— start of DATA SECTION —
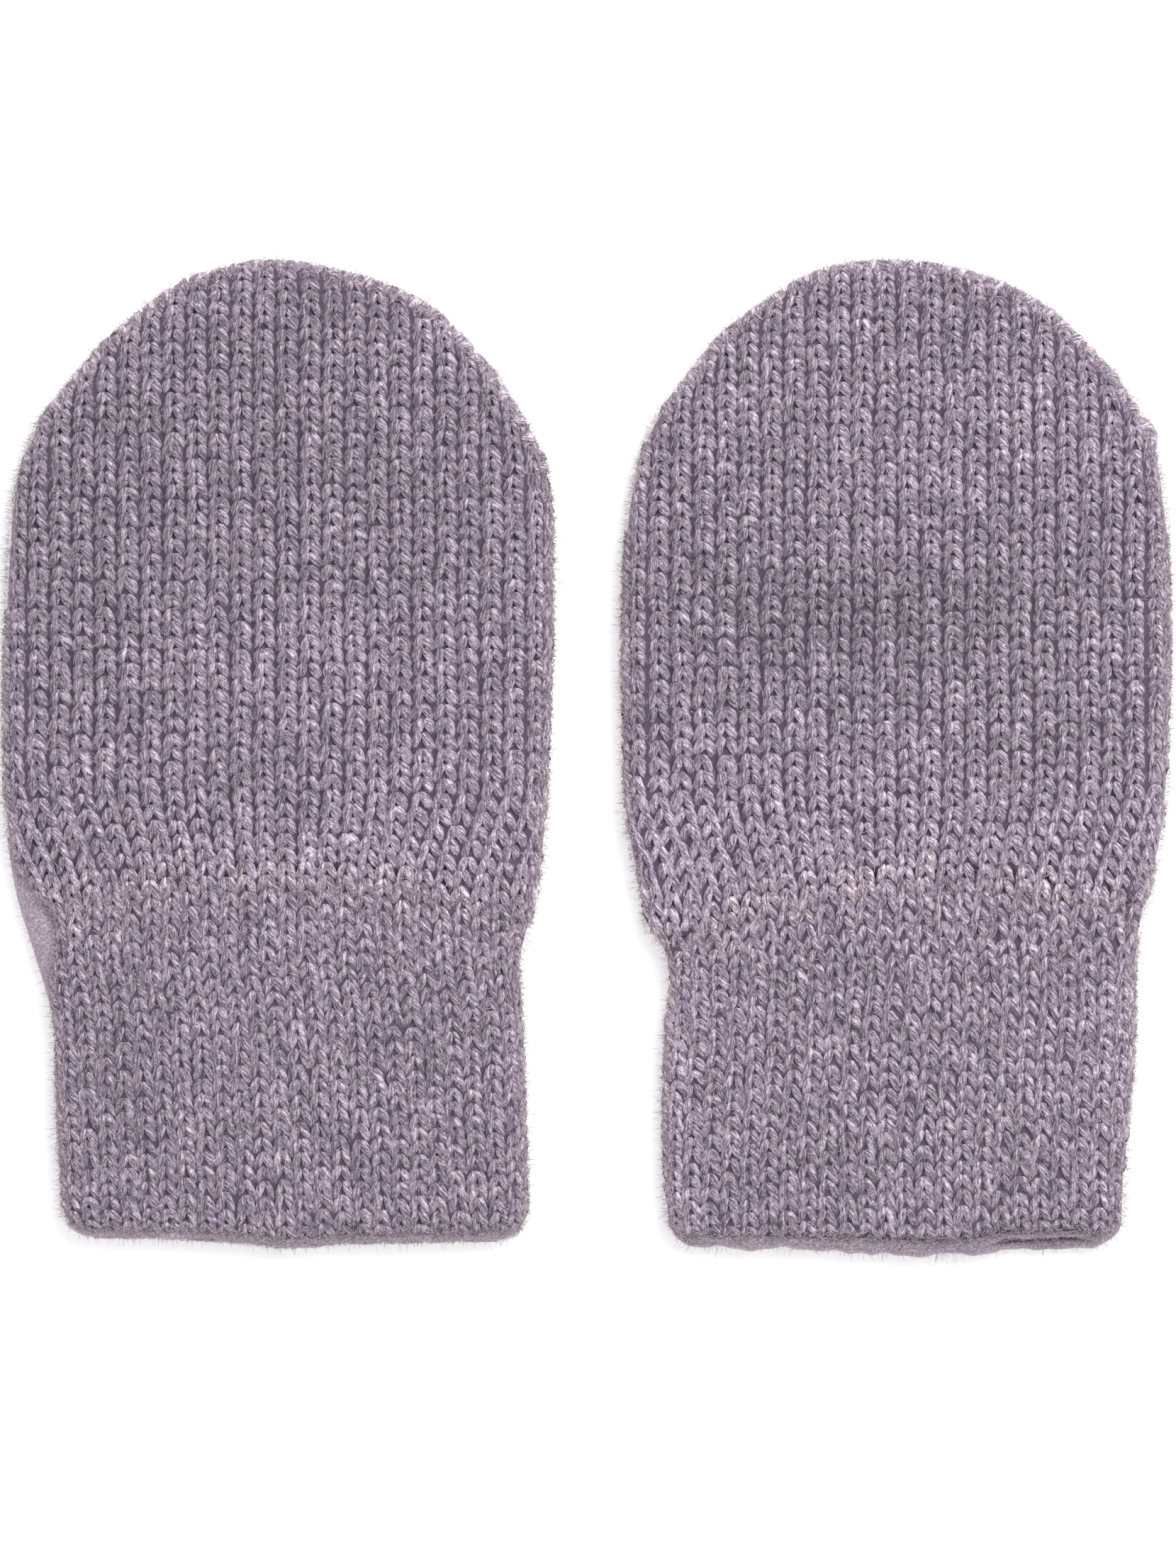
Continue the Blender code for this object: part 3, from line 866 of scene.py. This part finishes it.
def add_hem(cloth, rng, material):
    """The turned lower edge of a cuff: a soft roll with no stitches on it."""
    mitten = cloth.mitten
    heights = hem_height(mitten, cloth.front) + HEM_CORNER * (1.0 - np.cos(HEM_TURNS))
    left = stretch(mitten, "left", heights, cloth.front)
    right = stretch(mitten, "right", heights[::-1], cloth.front)
    middle = np.linspace(left[-1], right[0], HEM_POINTS)[1:-1]
    edge = np.concatenate([left, middle, right])
    inward = unit(on_grid(cloth.inward, edge))
    wide = mitten.hem_roll if cloth.front else BACK_HEM_ROLL
    path = edge + inward * (wide - HEM_SINK)
    if cloth.front:
        base, more = FRONT_HEM_HIGH
        low, high = WALL + GAP, WALL + GAP + (base + more * wide) * WALL
    else:
        base, more = BACK_HEM_HIGH
        low, high = 0.0, WALL + base + more * (1.0 - parted(mitten, edge[:, 0]))
    centre = 0.5 * (low + high) * np.ones(len(edge))
    roll = Roll(wide, 0.5 * (high - low) + HEM_SWELL, HEM_CLOSING, rough=HEM_ROUGH)
    return add_roll(layer_name(cloth, "hem"), cloth, path, inward, centre, roll, rng, material)


def add_join(cloth, rng, material):
    """The seam's turned edge under the stitches, where hand and cuff are joined."""
    mitten = cloth.mitten
    left = side_at(mitten, "left", mitten.junction.left, cloth.front)
    right = side_at(mitten, "right", mitten.junction.right, cloth.front)
    x = np.linspace(left + JOIN_INSET, right - JOIN_INSET, JOIN_POINTS)
    path = np.column_stack([x, junction_height(mitten, x)])
    upward = np.tile([0.0, 1.0], (len(x), 1))
    places = wrapped(cloth, path, np.full(len(x), JOIN_LIFT))
    name = layer_name(cloth, "join")
    return add_roll(name, cloth, places[:, :2], upward, places[:, 2], JOIN, rng, material)


def add_tuck_band(cloth, rng, material):
    """The lower layer's smooth side, in sight where the upper layer is tucked in."""
    mitten = cloth.mitten
    edge = stretch(mitten, mitten.tuck.side, BAND_HEIGHTS, False)
    inward = unit(on_grid(cloth.inward, edge))
    path = edge + inward * (BAND_INSET * BAND.wide * closing(len(edge), BAND.closing))[:, None]
    centre = np.full(len(edge), BAND_CENTRE)
    return add_roll(f"{mitten.name}_tuck_band", cloth, path, inward, centre, BAND, rng, material)


def add_rim(cloth, rng, material):
    """The turned edge between front and back, all round but for the hem."""
    edge = outline(cloth.mitten, False)[::2]
    inward = unit(on_grid(cloth.inward, edge))
    path = edge + inward * RIM_INSET
    centre = np.full(len(edge), WALL + 0.5 * GAP)
    return add_roll(f"{cloth.mitten.name}_rim", cloth, path, inward, centre, RIM, rng, material)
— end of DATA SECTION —
_SET EXERCISE_: Give every line of the material again, exactly as it reads.

_COMPLETED EXERCISE_:
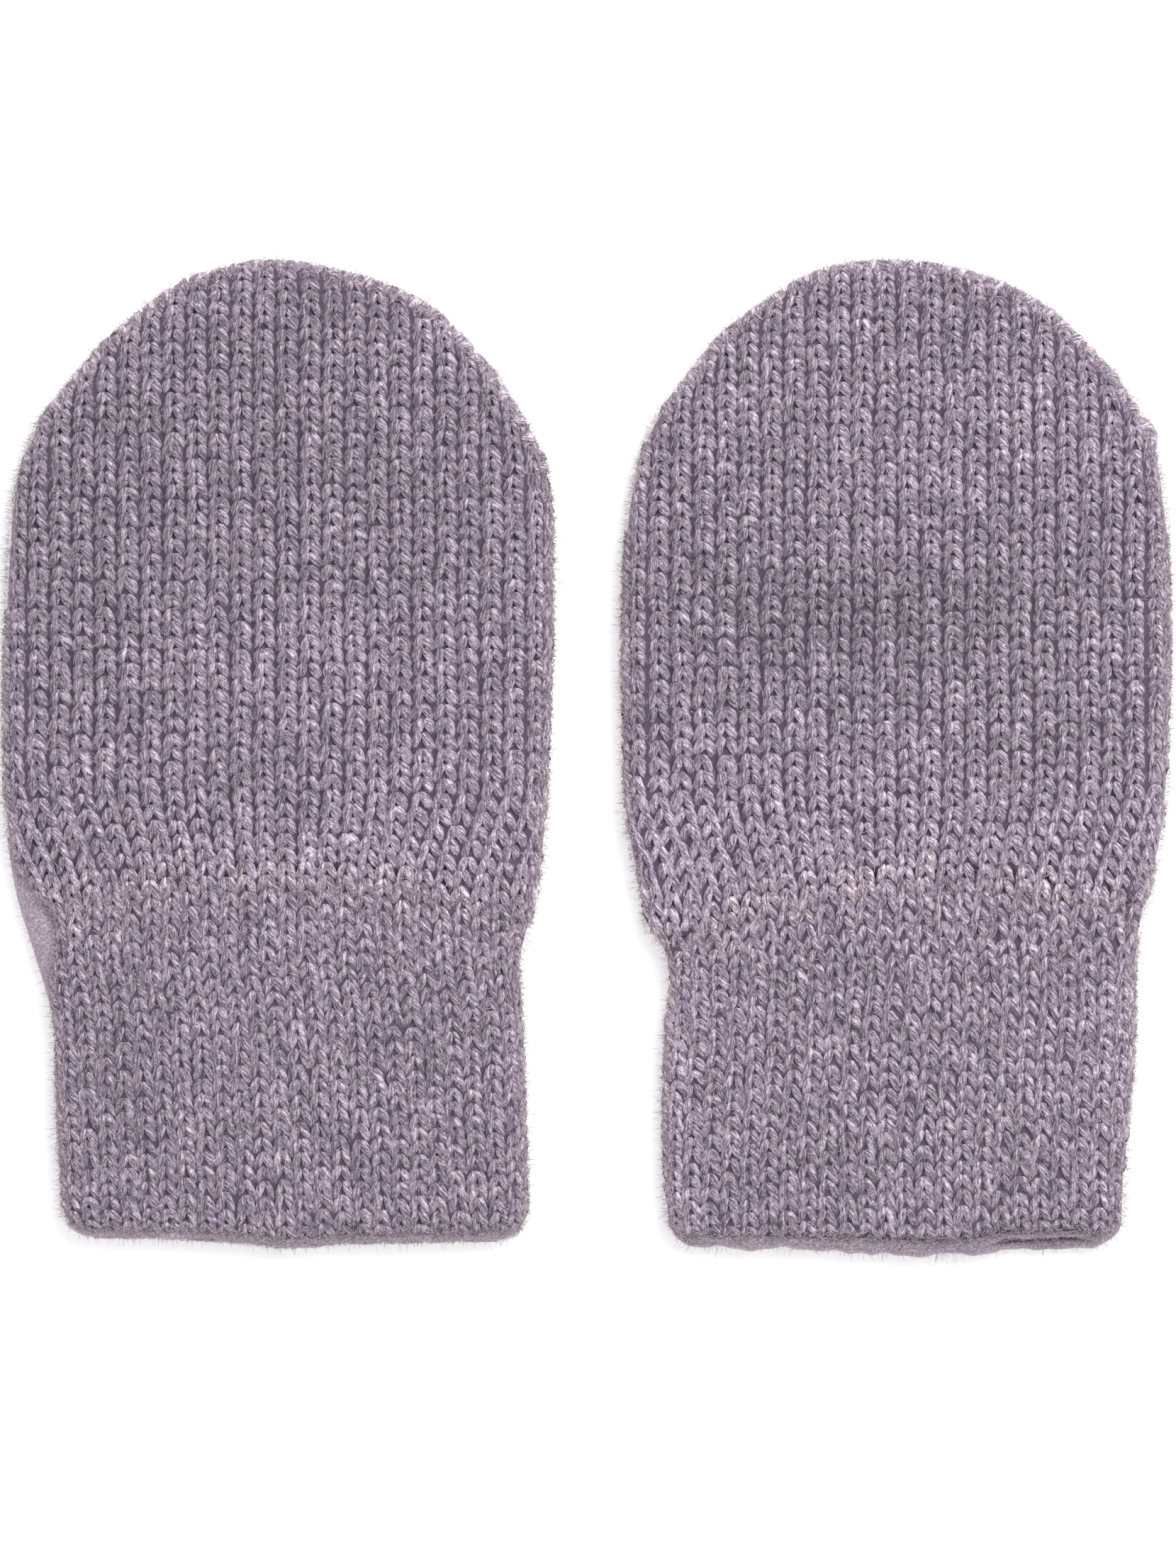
Continue the Blender code for this object: part 3, from line 866 of scene.py. This part finishes it.
def add_hem(cloth, rng, material):
    """The turned lower edge of a cuff: a soft roll with no stitches on it."""
    mitten = cloth.mitten
    heights = hem_height(mitten, cloth.front) + HEM_CORNER * (1.0 - np.cos(HEM_TURNS))
    left = stretch(mitten, "left", heights, cloth.front)
    right = stretch(mitten, "right", heights[::-1], cloth.front)
    middle = np.linspace(left[-1], right[0], HEM_POINTS)[1:-1]
    edge = np.concatenate([left, middle, right])
    inward = unit(on_grid(cloth.inward, edge))
    wide = mitten.hem_roll if cloth.front else BACK_HEM_ROLL
    path = edge + inward * (wide - HEM_SINK)
    if cloth.front:
        base, more = FRONT_HEM_HIGH
        low, high = WALL + GAP, WALL + GAP + (base + more * wide) * WALL
    else:
        base, more = BACK_HEM_HIGH
        low, high = 0.0, WALL + base + more * (1.0 - parted(mitten, edge[:, 0]))
    centre = 0.5 * (low + high) * np.ones(len(edge))
    roll = Roll(wide, 0.5 * (high - low) + HEM_SWELL, HEM_CLOSING, rough=HEM_ROUGH)
    return add_roll(layer_name(cloth, "hem"), cloth, path, inward, centre, roll, rng, material)


def add_join(cloth, rng, material):
    """The seam's turned edge under the stitches, where hand and cuff are joined."""
    mitten = cloth.mitten
    left = side_at(mitten, "left", mitten.junction.left, cloth.front)
    right = side_at(mitten, "right", mitten.junction.right, cloth.front)
    x = np.linspace(left + JOIN_INSET, right - JOIN_INSET, JOIN_POINTS)
    path = np.column_stack([x, junction_height(mitten, x)])
    upward = np.tile([0.0, 1.0], (len(x), 1))
    places = wrapped(cloth, path, np.full(len(x), JOIN_LIFT))
    name = layer_name(cloth, "join")
    return add_roll(name, cloth, places[:, :2], upward, places[:, 2], JOIN, rng, material)


def add_tuck_band(cloth, rng, material):
    """The lower layer's smooth side, in sight where the upper layer is tucked in."""
    mitten = cloth.mitten
    edge = stretch(mitten, mitten.tuck.side, BAND_HEIGHTS, False)
    inward = unit(on_grid(cloth.inward, edge))
    path = edge + inward * (BAND_INSET * BAND.wide * closing(len(edge), BAND.closing))[:, None]
    centre = np.full(len(edge), BAND_CENTRE)
    return add_roll(f"{mitten.name}_tuck_band", cloth, path, inward, centre, BAND, rng, material)


def add_rim(cloth, rng, material):
    """The turned edge between front and back, all round but for the hem."""
    edge = outline(cloth.mitten, False)[::2]
    inward = unit(on_grid(cloth.inward, edge))
    path = edge + inward * RIM_INSET
    centre = np.full(len(edge), WALL + 0.5 * GAP)
    return add_roll(f"{cloth.mitten.name}_rim", cloth, path, inward, centre, RIM, rng, material)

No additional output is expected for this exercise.